Many of us, through personal or business circumstances, are required to take on positions of trust, where the law imposes obligations on us to other people – for instance as an executor of a will or a director of a company.
There are other situations where we are asked to take on these roles. Perhaps a family member overseas needs a local resident director for an Australian company. Or perhaps your good friend asks you to be the executor under a will, because their children are too young to take on that role. How do you refuse? Should you refuse? After all, it is an expression of confidence and trust in you.
In the first situation, where you take on the directorship or executorship through your own personal situation there is usually some tangible benefit such as being a shareholder of the company, or beneficiary of the will. In these cases you have a substantial interest in ensuring the company is properly managed or the will properly administered. Even then, you are taking on serious responsibilities that may cause you stress and anxiety along the way.
However, when the role is taken on only to assist a family member or friend, the director or executor incurs many responsibilities and responsibilities, for few, if any, benefits. In particular, once such a role is taken on, it can be very difficult to escape.
In the case of a will, probate is granted by the Supreme Court, so the executor becomes an appointee of the Court. If the executor subsequently finds the role unpleasant or difficult, for instance if the beneficiaries are in dispute amongst themselves, the executor cannot simply resign. Once appointed by the Court, the executor can only be released by the Court. Until then, he or she must continue to perform the duties of the role, however difficult or onerous.
It cannot be assumed that the Court will release the executor simply because it is asked to do so – at the very least the Court will require that there is some other competent and appropriate person willing and able to carry out the executorship.
The Company Director
In the case of company directorships, resigning has recently become much harder. Since February 2021, under a new section 203AB of the Corporations Act, a director cannot resign if the company will then be left without any directors at all. The purpose of this new law is reasonable enough – if the directors of a company have managed it incompetently, let alone fraudulently, they should not be able to escape accountability simply by jumping ship.
The only exceptions to this rule are when the last director has died, the company is being wound up or is under external administration, or when the last director never consented to their appointment as a director.
However, as is often the case, there are consequences that appear to have been unanticipated – at least to the bureaucrats who framed the new law and the legislators who passed it.
For instance, take the case of the director who has accepted appointment as a director of the Australian subsidiary of an overseas company. If that director becomes concerned about the way the company is being operated by its offshore managers, he or she should resign. As a result of the new law, that will not be possible if it means the company will be left without directors.
Another case is where the directors of a company recommend a course of action that requires shareholder approval, but the shareholders do not give the necessary support. If the issue is serious enough, and the directors are firm in their opinion, their position is untenable – they must resign. But under the new law that is no longer possible.

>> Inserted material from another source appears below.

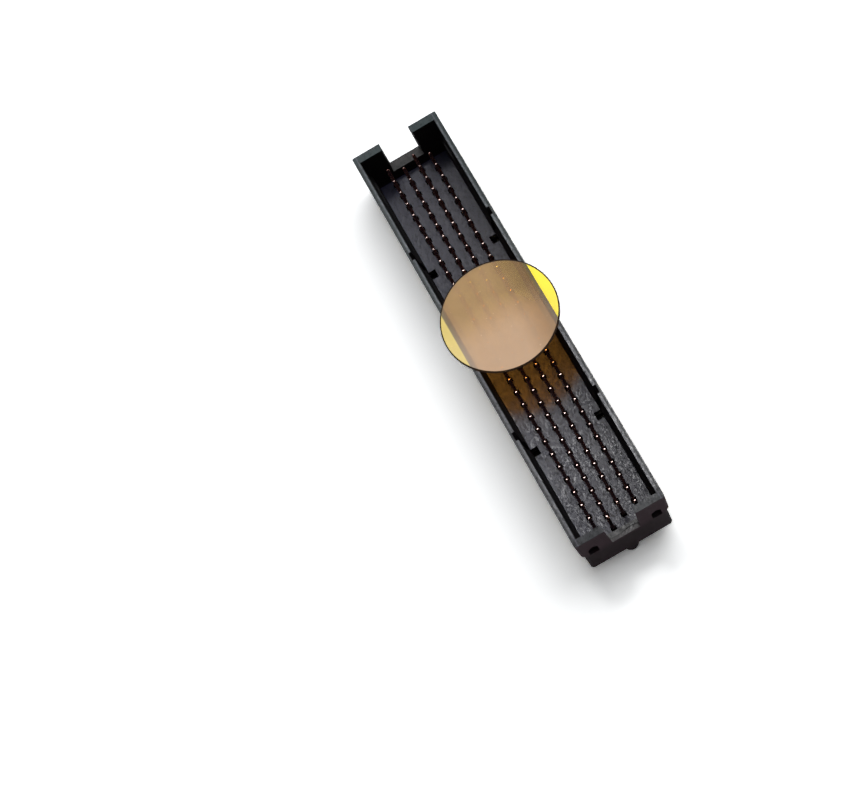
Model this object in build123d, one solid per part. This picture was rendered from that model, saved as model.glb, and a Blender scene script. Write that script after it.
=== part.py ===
from build123d import *
import os

# Board connector with an open shroud and four staggered rows of stamped contacts.
# X runs along the connector towards the peg end, Y runs across it, and Z points up to the
# mating side. The origin is on the board's surface, in the middle of the footprint.

# Contact pattern
pitch = 1.27
row_spacing = 1.27
contacts_per_row = 30
contacts_per_group = 5

# Housing, outside: both widths taper, so each is given at its top and at its foot
end_margin = 1.66
shroud_rim_width = 8.14
shroud_foot_width = 7.98
base_top_width = 7.56
base_foot_width = 7.46
housing_height = 5.71
board_gap = 0.05
step_depth = 2.66
near_corner_radius = 0.30
far_corner_radius = 0.12

# Housing, cavity: its side walls jog inwards beside the step outside
cavity_depth = 4.69
cavity_rim_width = 7.26
jog_top_width = 6.96
jog_foot_width = 6.68
floor_width = 6.52
jog_height = 0.15
far_wall = 0.72
far_wall_middle = 0.82
far_wall_foot = 1.12
near_wall = 0.62
near_wall_middle = 0.74
near_wall_foot = 1.05

# Notches in the end walls, a little wider on the inside of the wall
notch_width = 2.84
notch_flare = 0.26
far_notch_depth = 3.59
near_notch_floor_width = 2.54
near_notch_depth = 2.92

# Slots in the side walls, which end as windows through the floor
slot_offset = 9.46
slot_shift = 0.08
slot_length = 0.80
slot_skin = 0.12
window_reach = 0.60

# Arched recesses in the end face at the peg end
recess_offset = 2.86
recess_foot_drop = 2.93
recess_width = 0.86
recess_height = 1.25
recess_depth = 0.50

# Underside
lead_recess = 0.40
far_land_clearance = 0.45
near_land_clearance = 0.10
spine_width = 2.50
spine_pocket_length = 0.60
spine_web = 0.12
dimple_diameter = 0.64
dimple_offset = 2.72
key_slot_width = 1.15
key_slot_length = 0.95
key_slot_height = 0.95
stub_diameter = 0.62
stub_drop = 0.20
peg_diameter = 1.30
peg_length = 1.38
peg_chamfer = 0.20
peg_inset = 0.75

# Contacts, stamped from one sheet
sheet = 0.26
blade_width = 0.30
tip_width = 0.16
tip_length = 0.25
tip_below_rim = 1.67
hole_width = 0.50
hole_length = 0.46
fit_gap = 0.01
wedge_height = 0.42
foot_width = 0.94
foot_height = 0.22
lead_thickness = 0.20
lead_step = 0.18
lead_reach = 4.05

# Pick-up film
film_diameter = 10.05
film_thickness = 0.06
film_offset = -0.45
film_side_offset = 0.05

# Sizes that follow from those above
row_span = (contacts_per_row - 1) * pitch
stagger = pitch / 2
pattern_length = row_span + stagger
first_contact = -pattern_length / 2
housing_length = pattern_length + 2 * end_margin
half_length = housing_length / 2
underside = board_gap
rim = underside + housing_height
cavity_floor = rim - cavity_depth
step_level = rim - step_depth
lead_ceiling = underside + lead_recess
tip_level = rim - tip_below_rim
inner_row = row_spacing / 2
outer_row = inner_row + row_spacing
cut_over = 1.0


def column_x(index, staggered):
    """Place of a contact along its row."""
    return first_contact + index * pitch + (stagger if staggered else 0)


def section(plane, sizes):
    """Face that is symmetric about the middle, from its sizes across at levels from the foot up."""
    right = [(size / 2, level) for level, size in sizes]
    left = [(-size / 2, level) for level, size in reversed(sizes)]
    return plane * make_face(Polyline(*right, *left, close=True))


def tapered_bar(sizes):
    """Bar of the housing's length, its upright corners rounded, more at the peg end."""
    bar = extrude(section(Plane.YZ, sizes), half_length, both=True)
    for side, radius in ((1, near_corner_radius), (-1, far_corner_radius)):
        uprights = bar.edges().filter_by(lambda e: abs(e.tangent_at(0.5).Z) > 0.9)
        bar = fillet(uprights.filter_by(lambda e: e.center().X * side > 0), radius)
    return bar


def outer_block():
    """Base with the wider shroud on it."""
    base = tapered_bar([(underside, base_foot_width), (step_level, base_top_width)])
    shroud = tapered_bar([(step_level, shroud_foot_width), (rim, shroud_rim_width)])
    return base + shroud


def cavity():
    """Tapered hollow of the shroud, open at the top: its cross section within its long one."""
    across = section(Plane.YZ, [
        (cavity_floor, floor_width),
        (step_level, jog_foot_width),
        (step_level + jog_height, jog_top_width),
        (rim, cavity_rim_width),
        (rim + cut_over, cavity_rim_width),
    ])
    along = Plane.XZ * make_face(Polyline(
        (half_length - near_wall_foot, cavity_floor),
        (half_length - near_wall_middle, step_level),
        (half_length - near_wall, rim),
        (half_length - near_wall, rim + cut_over),
        (far_wall - half_length, rim + cut_over),
        (far_wall - half_length, rim),
        (far_wall_middle - half_length, step_level),
        (far_wall_foot - half_length, cavity_floor),
        close=True,
    ))
    return extrude(across, half_length, both=True) & extrude(along, shroud_rim_width, both=True)


def notch(side, wall_foot, floor_width, depth):
    """Notch through one end wall: narrowest outside, and as wide as floor_width at its foot."""
    def outline(distance, widening):
        top = (notch_width + widening) / 2
        foot = (floor_width + widening) / 2
        corners = Polyline(
            (-foot, rim - depth),
            (foot, rim - depth),
            (top, rim),
            (top, rim + cut_over),
            (-top, rim + cut_over),
            (-top, rim),
            close=True,
        )
        return Plane.YZ.offset(side * distance) * make_face(corners)

    inner_face = half_length - wall_foot
    through = extrude(outline(half_length, 0), side * cut_over)
    return loft([outline(inner_face, notch_flare), outline(half_length, 0)], ruled=True) + through


def side_slots():
    """Slots down the side walls and through the floor, which narrow where the wall steps in."""
    slot_reach = shroud_foot_width / 2 - slot_skin
    groove_reach = base_foot_width / 2 - slot_skin
    inner = floor_width / 2 - window_reach
    slot = plate_between(inner, slot_reach, step_level + jog_height, rim + cut_over)
    window = plate_between(inner, groove_reach, underside, step_level + jog_height)
    cutter = slot + window
    places = [Pos(slot_shift + side * slot_offset, 0, 0) for side in (-1, 1)]
    return [place * turn * cutter for place in places for turn in (Rot(0, 0, 0), Rot(0, 0, 180))]


def plate_between(inner, outer, low, high):
    """Block of a slot's length between two distances from the middle and two levels."""
    face = Pos(0, (inner + outer) / 2, low) * Rectangle(slot_length, outer - inner)
    return extrude(face, high - low)


def face_recesses():
    """Two recesses in the end face at the peg end, arched at the top."""
    radius = recess_width / 2
    arch = Pos(0, (recess_height - radius) / 2) * Rectangle(recess_width, recess_height - radius)
    arch += Pos(0, recess_height - radius) * Circle(radius)
    recess = extrude(Plane.YZ.offset(half_length - recess_depth) * arch, recess_depth + cut_over)
    return [Pos(0, side * recess_offset, rim - recess_foot_drop) * recess for side in (-1, 1)]


def lead_space():
    """Space under the floor for the leads, around a spine with a pocket at each inner contact."""
    outermost = pattern_length / 2 + sheet / 2
    far_end = -outermost - far_land_clearance
    near_end = outermost + near_land_clearance
    middle = (far_end + near_end) / 2
    pocket_width = (spine_width - spine_web) / 2
    spine = Pos(middle, 0) * Rectangle(near_end - far_end, spine_width)
    for side, staggered in ((-1, True), (1, False)):
        pocket_y = side * (spine_web / 2 + pocket_width)
        spine -= [
            Pos(column_x(k, staggered), pocket_y) * Rectangle(spine_pocket_length, 2 * pocket_width)
            for k in range(contacts_per_row)
        ]
    space = Pos(middle, 0) * Rectangle(near_end - far_end, shroud_rim_width) - spine
    space += [Pos(far_end, side * dimple_offset) * Circle(dimple_diameter / 2) for side in (-1, 1)]
    return Pos(0, 0, underside - cut_over) * extrude(space, cut_over + lead_recess)


def contact_holes():
    """One hole through the floor for each contact."""
    hole = extrude(Rectangle(hole_length, hole_width), cavity_floor + cut_over)
    return [
        Pos(column_x(k, staggered), y, 0) * hole
        for y, staggered, _ in contact_rows()
        for k in range(contacts_per_row)
    ]


def locating_peg():
    """Round peg under the peg end, its tip chamfered."""
    peg = extrude(Circle(peg_diameter / 2), -(peg_length + lead_recess))
    peg = chamfer(peg.edges().sort_by(Axis.Z)[0], peg_chamfer)
    return Pos(half_length - peg_inset, 0, underside + lead_recess) * peg


def key_slot():
    """Slot in the far end of the base, open downwards and at the end face, round a short stub."""
    slot = extrude(Rectangle(key_slot_length + cut_over, key_slot_width), cut_over + key_slot_height)
    slot = Pos(-half_length + (key_slot_length - cut_over) / 2, 0, underside - cut_over) * slot
    stub = extrude(Circle(stub_diameter / 2), key_slot_height)
    return slot - Pos(-half_length + key_slot_length, 0, underside + stub_drop) * stub


def contact_rows():
    """Rows from -Y to +Y: place across, whether staggered, and the name."""
    return [
        (-outer_row, False, "a"),
        (-inner_row, True, "b"),
        (inner_row, False, "c"),
        (outer_row, True, "d"),
    ]


def housing():
    """The moulded housing."""
    body = outer_block() - cavity() - side_slots() - face_recesses()
    body = body - notch(1, near_wall_foot, near_notch_floor_width, near_notch_depth)
    body = body - notch(-1, far_wall_foot, notch_width, far_notch_depth)
    body = body - lead_space() - key_slot()
    body = body - contact_holes()
    return body + locating_peg()


def contact(row_distance):
    """One stamped contact in a row at this distance from the middle, its lead towards +Y."""
    blade = blade_width / 2
    tip = tip_width / 2
    wedge = hole_width / 2 - fit_gap
    foot = foot_width / 2
    foot_top = lead_ceiling - fit_gap
    foot_low = foot_top - foot_height
    wedge_top = foot_top + wedge_height
    tail = lead_reach - row_distance
    profile = Polyline(
        (-tip, tip_level),
        (-blade, tip_level - tip_length),
        (-blade, wedge_top),
        (-wedge, foot_top),
        (-foot, foot_top),
        (-foot, foot_low),
        (foot, foot_low),
        (foot + lead_step, 0),
        (tail, 0),
        (tail, lead_thickness),
        (foot + lead_step + lead_thickness / 2, lead_thickness),
        (wedge, foot_top),
        (blade, wedge_top),
        (blade, tip_level - tip_length),
        (tip, tip_level),
        close=True,
    )
    blank = extrude(Plane.YZ.offset(-sheet / 2) * make_face(profile), sheet)
    return Pos(0, row_distance, 0) * blank


def contact_groups():
    """Contacts as groups of separate solids, a few neighbours of one row in each."""
    groups = {}
    for y, staggered, row in contact_rows():
        stamped = Rot(0, 0, 180 if y < 0 else 0) * contact(abs(y))
        for first in range(0, contacts_per_row, contacts_per_group):
            members = range(first, min(first + contacts_per_group, contacts_per_row))
            solids = [Pos(column_x(k, staggered), 0, 0) * stamped for k in members]
            groups[f"contacts_{row}_{members[0] + 1:02d}_{members[-1] + 1:02d}"] = Compound(children=solids)
    return groups


def pickup_film():
    """Round film on the rim."""
    film = extrude(Circle(film_diameter / 2), film_thickness)
    return Pos(film_offset, film_side_offset, rim) * film


os.makedirs("parts", exist_ok=True)
nodes = {"housing": housing(), "pickup_film": pickup_film()}
nodes.update(contact_groups())
for name, shape in nodes.items():
    export_step(shape, f"parts/{name}.step")
    print(name, round(shape.volume, 3))
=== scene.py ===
import math

import bmesh
import bpy
from mathutils import Euler, Matrix, Vector


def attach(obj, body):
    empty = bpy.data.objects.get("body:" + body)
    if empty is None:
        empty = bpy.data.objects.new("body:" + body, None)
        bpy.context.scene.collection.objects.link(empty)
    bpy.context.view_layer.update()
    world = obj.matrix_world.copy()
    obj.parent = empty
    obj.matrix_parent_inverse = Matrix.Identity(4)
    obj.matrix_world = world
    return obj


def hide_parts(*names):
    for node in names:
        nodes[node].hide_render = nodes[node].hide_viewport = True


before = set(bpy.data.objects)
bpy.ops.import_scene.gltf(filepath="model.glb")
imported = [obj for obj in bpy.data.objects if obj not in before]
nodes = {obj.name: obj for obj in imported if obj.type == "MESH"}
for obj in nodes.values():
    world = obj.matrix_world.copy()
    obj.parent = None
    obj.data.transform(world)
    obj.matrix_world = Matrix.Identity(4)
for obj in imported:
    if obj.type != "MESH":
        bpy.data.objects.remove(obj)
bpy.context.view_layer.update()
mm = 0.001


# Shader maths: a number on a material's board, for plain expressions. A place is two numbers,
# where a change starts and ends, or three: a middle, its half width and the width of a soft edge.
class Number:
    def __init__(self, board, socket):
        self.board, self.socket = board, socket

    def maths(self, operation, *others):
        values = dict(enumerate((self, *others)))
        return self.board.add("ShaderNodeMath", {"operation": operation}, values)

    def __add__(self, other):
        return self.maths("ADD", other)

    __radd__ = __add__

    def __mul__(self, other):
        return self.maths("MULTIPLY", other)

    __rmul__ = __mul__

    def __sub__(self, other):
        return self.maths("SUBTRACT", other)

    def __rsub__(self, other):
        return (self * -1) + other

    def __abs__(self):
        return self.maths("ABSOLUTE")

    def root(self):
        return self.maths("POWER", 0.5)

    def sine(self):
        return self.maths("SINE")

    def greater(self, other):
        return self.maths("MAXIMUM", other)

    def rise(self, start, end):  # 0 below start, 1 above end, smooth between
        if start > end:
            return 1 - self.rise(end, start)
        values = {"Value": self, "From Min": start, "From Max": end}
        return self.board.add("ShaderNodeMapRange", {"interpolation_type": "SMOOTHSTEP"}, values)

    def near(self, middle, half, soft):  # 1 within half of middle, soft edges
        return abs(self - middle).rise(half + soft, half)

    def on(self, place):  # 1 on a place, 0 away from it
        return self.near(*place) if len(place) == 3 else self.rise(*place)

    def adds(self, amount, place):  # an amount on a place, 0 away from it
        return amount * self.on(place)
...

None of this is to say that you should NEVER accept an appointment to help family and friends – but think carefully before you do. It is much easier to get into these positions than it is to get out of them.
What should you consider before taking on the role of Company Director?
If you are contemplating accepting a Company Director role, you need to do your due diligence to ensure it is an organisation you want to be associated with.
Some of the issues you need to take into consideration include:
- The quality, skills and experience of senior management such as the CEO & other Directors.
- The financial track record of the company including any borrowing arrangements.
- Whether their organisational values align with yours.
- The company risk & governance framework.
- The formal responsibilities of the Director.
What should you consider before taking on the role of Executor?
Becoming an executor is a larger responsibility that many people realise, therefore it is vital to consider the responsibilities involved before agreeing to take it on.
Some of the factors you need to take into consideration include:
- The time commitment. Generally the larger the estate, whether in terms of property, assets or beneficiaries, the more time consuming it will be.
- The level of complexity involved. It is the executor’s role to ensure all the testator’s affairs are taken care of according to their wishes such as their financial arrangements, the assessment of assets, bequeathing of personal belongings and more.
- Potential conflict. It is important to review the will and see if there is anything that might indicate a future contesting of the will (such as unequal distributions to children) and evaluate whether you are prepared to manage any potential disputes.
- The immediacy of the role. Upon becoming executor you need to discuss the will & the testator’s wishes, ensure you have access to all relevant contact details, a copy of the will, letter of intent, powers of attorney and other relevant documentation.
- How you will be paid. Each state has laws determining how an executor is paid. It can be by the hour, as a flat fee, or as a percentage of the estate. In addition, there may be an “extraordinary fee” if an unusual amount of work is involved. The testator is also able to outline how they want the executor to be paid in the will.